TINKER AIR FORCE BASE -- In the lush green fields of Glenwood Training Area, just north of Tinker Air Force Base, 40 Airmen learn combat skills for upcoming deployments and operations.
   The Combat Readiness School, hosted by the 3rd Combat Communications Group, is three weeks of long, physically and mentally strenuous days, which began Aug. 6. Held in the most realistic conditions possible, officials often use the motto, "The easiest day was yesterday," to describe the course.
   "We teach everything based on a bare-base concept, which is getting there and there is nothing - no power, no tent, nowhere to live, no plumbing," said Master Sgt. Brian Kaut, CRS commandant. "We test their limits (and) it's as rigorous training we can achieve in the time frame that we got."
   More than 300 Air National Guard, Reserve and active duty Airmen attend the course annually.
   "It's primarily geared up for combat communicators that are in harm's way," said Master Sgt. Larry Shenold, CRS chief of Academics. "We give them the skills necessary to ensure their survival and to ensure they are to able to carry on their mission in the view of the threats they will encounter downrange in Afghanistan, Iraq and other places throughout the world."
   During the training, Airmen are taught courses such as the use of force, tactical movements, hazardous wildlife and field hygiene. After two weeks of classes, demonstrations and battle drills, the Airmen test their skills during a field training exercise.
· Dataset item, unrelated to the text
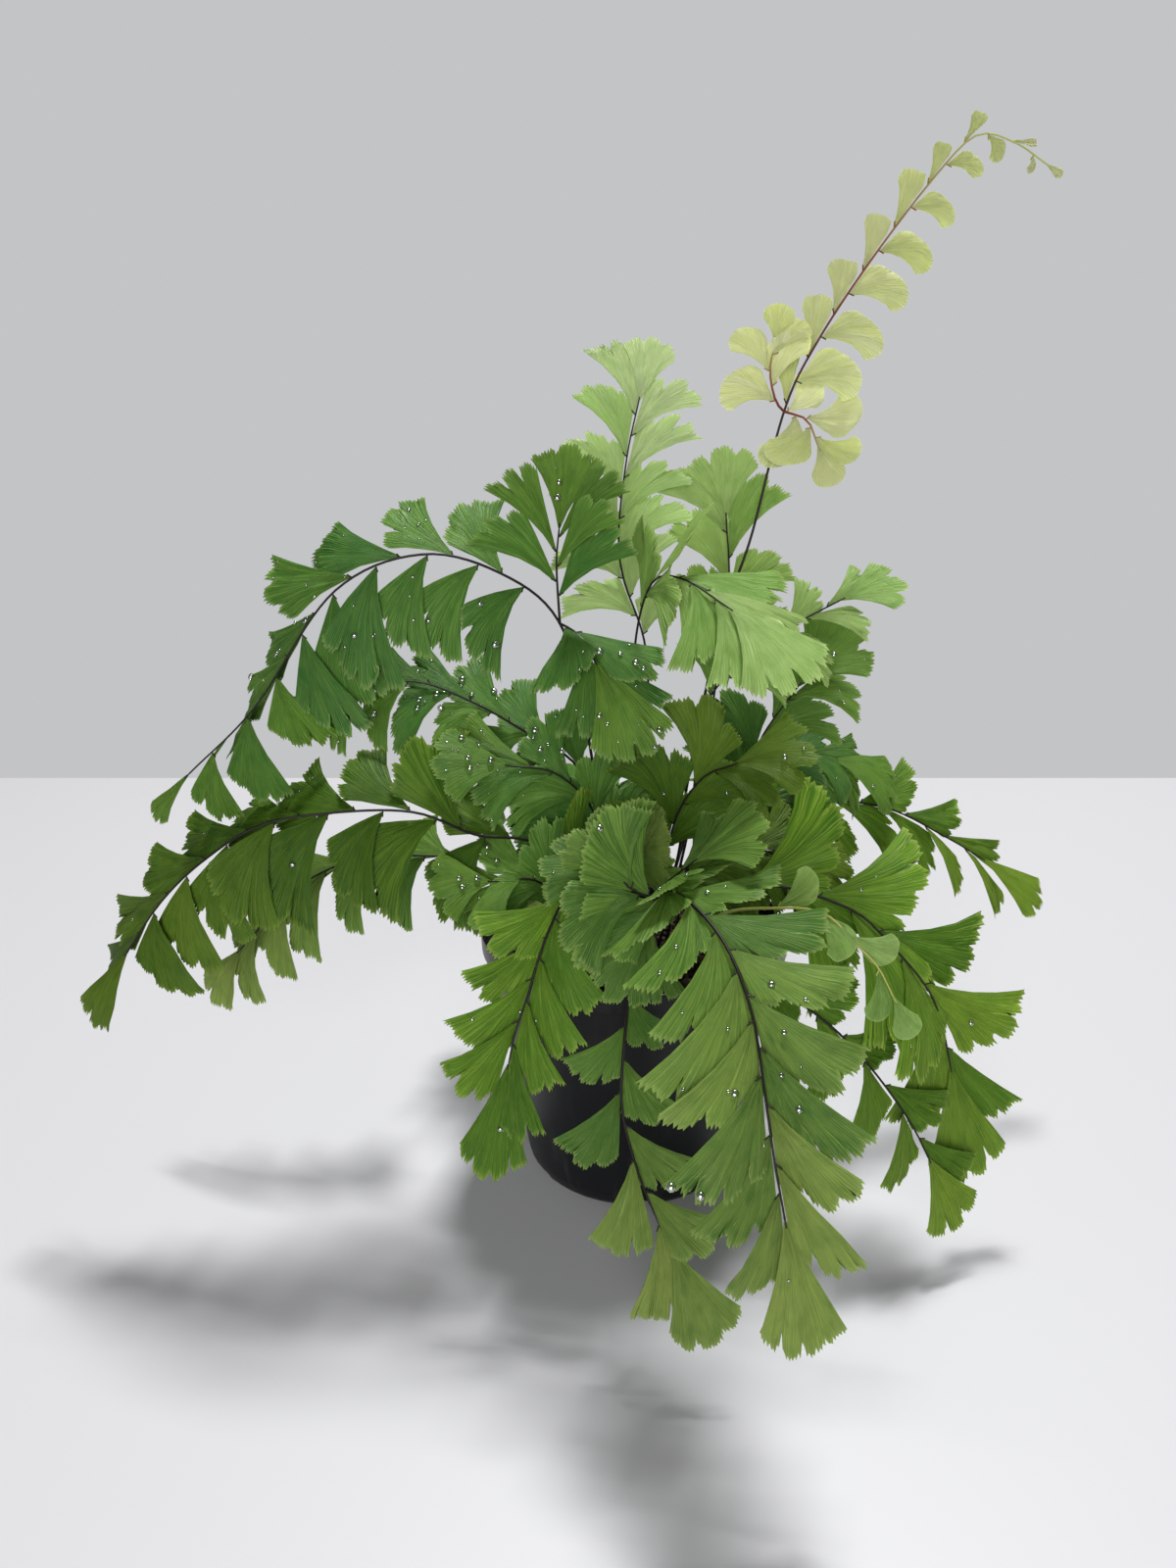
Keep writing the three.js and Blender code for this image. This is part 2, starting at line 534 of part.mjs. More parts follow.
// The outer points of a leaflet: tips of its lobes, with a notch between each two and a lower
// corner at each end. A round one has only its corners and a plain margin.
function leafletOutline(leaf) {
  const count = leaf.round ? 5 : leaf.length < blade.large ? 7 : 9;
  const start = leaf.ends ? -leaf.spread / 2 : 0;
  return Array.from({ length: count }, (_, i) => {
    const phi = start + leaf.spread * i / (count - 1);
    const isLow = leaf.round ? i % (count - 1) === 0 : i % 2 === 0;
    return { phi, r: bladeReach(leaf, phi) * (isLow ? blade.notch : 1) };
  });
}

// A leaflet as a closed blade: a pointed root sunk in the stem, a neck, a lobed margin, and a bend
// across the middle where it droops. It may be grown all round.
function makeLeaflet(leaf, grown) {
  const outline = leafletOutline(leaf);
  const far = 1 + grown / leaf.length;
  const n = outline.length;
  const middle = (n - 1) / 2;
  const halfNeck = blade.neckWidth / 2 + grown;
  const sheet = [
    leaf.root.clone().addScaledVector(leaf.out, -blade.rootSink - grown),
    leaf.heart.clone().addScaledVector(leaf.across, -halfNeck),
    leaf.heart.clone().addScaledVector(leaf.across, halfNeck),
  ];
  const bends = leaf.droop > blade.bend;
  if (bends) {
    for (const { phi, r } of [outline[0], outline[middle], outline[n - 1]]) {
      sheet.push(bladePoint(leaf, r * blade.middle * far, phi));
    }
  }
  const rim = sheet.length;
  for (const { phi, r } of outline) sheet.push(bladePoint(leaf, r * far, phi));

  const face = [[0, 1, 2]];
  const fan = (hub, from, to) => {
    for (let i = rim + from; i < rim + to; i++) face.push([hub, i, i + 1]);
  };
  if (bends) {
    const left = Math.round((n - 1) / 4);
    const right = Math.round(3 * (n - 1) / 4);
    face.push([1, 3, 4], [1, 4, 2], [2, 4, 5]);
    fan(3, 0, left);
    face.push([3, rim + left, 4]);
    fan(4, left, right);
    face.push([4, rim + right, 5]);
    fan(5, right, n - 1);
  } else {
    fan(1, 0, middle);
    face.push([1, rim + middle, 2]);
    fan(2, middle, n - 1);
  }

  // The sheet is thickened along the mean normal of the triangles that meet at each point.
  const normals = sheet.map(() => new THREE.Vector3());
  for (const [a, b, c] of face) {
    const normal = sheet[b].clone().sub(sheet[a]).cross(sheet[c].clone().sub(sheet[a]));
    for (const corner of [a, b, c]) normals[corner].add(normal);
  }
  const half = blade.thickness / 2 + grown;
  const faceOf = (side) => sheet.map((point, i) => (
    point.clone().addScaledVector(normals[i].clone().normalize(), i ? side * half : 0)));
  const under = sheet.length;
  const margin = outline.map((_, i) => rim + i);
  const loop = bends ? [1, 3, ...margin, 5, 2] : [1, ...margin, 2];
  const triangles = [[0, 1 + under, 1], [0, 2, 2 + under]];
  for (const [a, b, c] of face) triangles.push([a, b, c], [a && a + under, c + under, b + under]);
  loop.slice(1).forEach((b, i) => {
    const a = loop[i];
    triangles.push([a, a + under, b + under], [a, b + under, b]);
  });
  return facets([...faceOf(1), ...faceOf(-1)], triangles);
}

// ---- Growing the plant -----------------------------------------------------------------------

function boxesMeet(a, b) {
  const p = a.boundingBox();
  const q = b.boundingBox();
  return [0, 1, 2].every((k) => p.min[k] <= q.max[k] && q.min[k] <= p.max[k]);
}

// The stems come first, then the leaflets one by one, each clear of every other solid. A leaflet
// that finds no clear place is left out.
function growFronds(potSolid, soilSolid) {
  const plants = Object.entries(fronds).map(([name, frond], index) => {
    const midribs = frond.sprays.map((spray) => new Midrib(spray.path));
    const solid = frond.sprays
      .map((spray, k) => makeStem(spray, midribs[k], k ? stem.branchRadius : stem.baseRadius))
      .reduce((whole, piece) => whole.add(piece));
    return { name, frond, index, midribs, solid, blades: [] };
  });
  const meets = (a, b, volume) => boxesMeet(a, b) && a.intersect(b).volume() > volume;
  for (const plant of plants) {
    const others = plants.filter((other) => other !== plant);
    plant.frond.sprays.forEach((spray, k) => {
      for (let i = 0; i <= spray.count; i++) {
        const seed = plant.index * 7 + k + 1;
        const frame = (place) => leafletFrame(spray, plant.midribs[k], seed, i, place);
        const free = PLACES.filter((place) => {
          const solid = makeLeaflet(frame(place), GAP);
          return ![potSolid, soilSolid, ...others.map((other) => other.solid)]
            .some((other) => meets(solid, other, 0));
        });
        const place = free.find((candidate) => {
          const solid = makeLeaflet(frame(candidate), 0);
          return !plant.blades.some((other) => meets(solid, other, CROSSING));
        }) ?? free[0];
        if (!place) continue;
        const leaf = makeLeaflet(frame(place), 0);
        plant.blades.push(leaf);
        plant.solid = plant.solid.add(leaf);
      }
    });
  }
  return plants;
}

// ---- The model -------------------------------------------------------------------------------

const fern = new THREE.Group();

function addPart(name, solid, colour, roughness) {
  const material = new THREE.MeshStandardMaterial({ color: colour, roughness, metalness: 0 });
  const mesh = new THREE.Mesh(geometryOf(solid), material);
  mesh.name = name;
  fern.add(mesh);
}

const potSolid = makePot();
const soilSolid = makeSoil(Object.values(fronds).map(({ sprays }) => stalkFoot(sprays[0])));
addPart('pot', potSolid, 0x15171a, 0.45);
addPart('soil', soilSolid, 0x2b211a, 0.95);
for (const { name, frond, solid } of growFronds(potSolid, soilSolid)) {
  addPart(name, solid, frond.tone, 0.55);
}

export default fern;
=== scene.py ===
# %% [markdown]
# # A maidenhair fern in a nursery pot
# A maidenhair fern is wiry black stalks that carry hundreds of small fan-shaped leaflets. Each
# stalk, with all that grows on it, is one frond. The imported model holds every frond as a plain
# solid, and this lesson grows a finer frond in the place of each one: it repeats the rule by which
# the solids were grown, reads from each solid where its leaflets ended up, and lets Geometry Nodes
# give them veins, teeth, cuts and waves. Then it finishes the pot and the soil.

# %% The frame
import math

import bmesh
import bpy
from mathutils import Matrix, Vector, noise
from mathutils.kdtree import KDTree


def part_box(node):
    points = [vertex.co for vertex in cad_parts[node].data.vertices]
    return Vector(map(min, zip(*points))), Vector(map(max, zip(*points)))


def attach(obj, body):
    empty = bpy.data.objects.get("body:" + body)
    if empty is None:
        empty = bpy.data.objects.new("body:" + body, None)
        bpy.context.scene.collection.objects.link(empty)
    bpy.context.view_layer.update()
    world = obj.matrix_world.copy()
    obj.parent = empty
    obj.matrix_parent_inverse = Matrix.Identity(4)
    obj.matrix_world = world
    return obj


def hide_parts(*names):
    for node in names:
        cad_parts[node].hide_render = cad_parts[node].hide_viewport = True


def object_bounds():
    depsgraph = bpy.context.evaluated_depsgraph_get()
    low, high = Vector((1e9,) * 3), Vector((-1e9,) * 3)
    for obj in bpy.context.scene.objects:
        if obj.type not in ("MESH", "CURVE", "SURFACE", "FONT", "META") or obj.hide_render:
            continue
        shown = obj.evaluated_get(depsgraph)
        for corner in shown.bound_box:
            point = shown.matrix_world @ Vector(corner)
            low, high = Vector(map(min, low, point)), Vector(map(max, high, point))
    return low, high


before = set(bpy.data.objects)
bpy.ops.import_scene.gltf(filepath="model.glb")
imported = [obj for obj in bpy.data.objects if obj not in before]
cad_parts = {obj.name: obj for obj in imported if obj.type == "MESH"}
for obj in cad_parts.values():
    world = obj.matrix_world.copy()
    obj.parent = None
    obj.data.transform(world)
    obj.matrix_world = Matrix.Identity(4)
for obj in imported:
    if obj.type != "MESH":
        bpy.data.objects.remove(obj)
cad_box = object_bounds()
MM = 0.001
print("the model has", len(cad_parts), "pieces and stands", round(cad_box[1][2] / MM), "mm high")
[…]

   "They'll definitely be sleep deprived, hungry and we'll expect to see them make decisions and test their cognitive function under all those stressors," Sgt. Kaut said.
   "I have heard the class is a living hell," said Airman Don Hough of the 31st Combat Communications Squadron. Airman Hough is required to take the course as a new member in the 3rd Herd. He arrived at Tinker, his first installation, in May.
   After the first physical training session, Airman Hough said it wasn't as difficult as he expected, but said he was sure there was more PT to come.
   1st Lt. Chris Wiley of the 50th Space Communications Squadron at Shriever Air Force Base, Colo., said he was sure there'd be tough days, especially during the last week's field training exercise. Lt. Wiley said he is taking the course to prepare for an upcoming 365-day temporary duty assignment to Baghdad, Iraq, in September.
   Airmen in the Aug. 6 course primarily arrived from Tinker, Schriever AFB, and Air National Guard units in Missouri, North Carolina and Oklahoma.
   Classes are held every six weeks. During the first two weeks of class, CRS students may leave Glenwood in the evenings and on weekends. Starting in December, the course will undergo a significant change in operations and will run for 15 days straight.
   Because the course is so intense and time consuming, many attend as a TDY, Sgt. Shenold said.
   Master Sgt. Richard Goebel, noncommissioned officer-in-charge of the 3rd Herd's Group Engineering Standards and Evaluations Flight, who recently completed the course, said the best advice he can give is to have a positive attitude.
   "If you go in with a proper attitude, not only will you learn some important skills that can save your life in a deployed environment, but you will also enjoy the course a lot more," he said.